What you will do
Starting at the first line of the data below, retype every line up to and including the one containing "faces the room.".

Dataset content
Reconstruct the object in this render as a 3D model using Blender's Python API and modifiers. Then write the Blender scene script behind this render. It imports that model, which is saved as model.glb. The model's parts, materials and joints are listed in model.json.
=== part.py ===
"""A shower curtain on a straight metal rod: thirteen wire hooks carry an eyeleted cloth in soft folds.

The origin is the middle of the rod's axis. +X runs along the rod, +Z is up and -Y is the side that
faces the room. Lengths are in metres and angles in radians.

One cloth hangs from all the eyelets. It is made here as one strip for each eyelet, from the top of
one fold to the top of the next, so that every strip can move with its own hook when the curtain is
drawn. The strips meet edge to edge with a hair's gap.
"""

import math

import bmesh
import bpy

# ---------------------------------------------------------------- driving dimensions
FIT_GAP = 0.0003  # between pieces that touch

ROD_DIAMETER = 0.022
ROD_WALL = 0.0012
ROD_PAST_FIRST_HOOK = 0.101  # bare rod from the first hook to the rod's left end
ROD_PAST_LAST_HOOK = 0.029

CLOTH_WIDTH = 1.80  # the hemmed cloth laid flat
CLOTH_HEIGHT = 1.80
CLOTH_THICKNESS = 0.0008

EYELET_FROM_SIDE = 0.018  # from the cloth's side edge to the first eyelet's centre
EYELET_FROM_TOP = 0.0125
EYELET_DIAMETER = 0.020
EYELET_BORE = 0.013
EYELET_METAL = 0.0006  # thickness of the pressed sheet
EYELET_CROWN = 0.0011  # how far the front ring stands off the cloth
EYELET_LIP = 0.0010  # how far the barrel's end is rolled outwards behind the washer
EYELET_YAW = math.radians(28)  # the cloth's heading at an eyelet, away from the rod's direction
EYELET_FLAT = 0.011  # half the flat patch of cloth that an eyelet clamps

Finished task
Reconstruct the object in this render as a 3D model using Blender's Python API and modifiers. Then write the Blender scene script behind this render. It imports that model, which is saved as model.glb. The model's parts, materials and joints are listed in model.json.
=== part.py ===
"""A shower curtain on a straight metal rod: thirteen wire hooks carry an eyeleted cloth in soft folds.

The origin is the middle of the rod's axis. +X runs along the rod, +Z is up and -Y is the side that
faces the room. Lengths are in metres and angles in radians.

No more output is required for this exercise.